A High-Order Low-Order extended moment method for the Vlasov-Darwin particle-in-cell system

TL;DR

This paper introduces a high-order low-order (HOLO) implicit method for the Vlasov-Darwin particle-in-cell system, enabling larger timesteps and accurate simulation of plasma dynamics by coupling a high-order particle evolution with a low-order fluid solver.

Contribution

The paper develops a novel HOLO method that couples high-order particle evolution with low-order fluid equations for the Vlasov-Darwin system, improving efficiency and accuracy.

Findings

HOLO method allows larger timesteps than explicit methods.

Accurately reproduces plasma phenomena like Landau damping and Weibel instabilities.

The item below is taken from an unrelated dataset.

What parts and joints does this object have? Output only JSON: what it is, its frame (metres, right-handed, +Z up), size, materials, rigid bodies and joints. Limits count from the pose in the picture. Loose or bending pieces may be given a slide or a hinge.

Choice of fluid moment equations affects nonlinear convergence.

Abstract

In this study, we develop an extended implicit moment method, namely, a coupled high-order low-order (HOLO) method and apply it to the electromagnetic Vlasov-Darwin model. The high-order (HO) system evolves particles in a manner that conserves charge, energy, and canonical momentum, while the low-order (LO) system solves the fluid moment and Darwin equations, acting as an algorithmic convergence accelerator to the HO system. We demonstrate the HOLO method's ability to take timesteps far larger than the explicit limit, and accurately recover the system's evolution so long as its dynamical timescale is respected. Also, we find that the choice of LO fluid moment equations has a strong impact on the nonlinear convergence of the coupled particle-field system. The HOLO algorithm is benchmarked against electrostatic Landau damping and the electromagnetic electron and ion Weibel instabilities.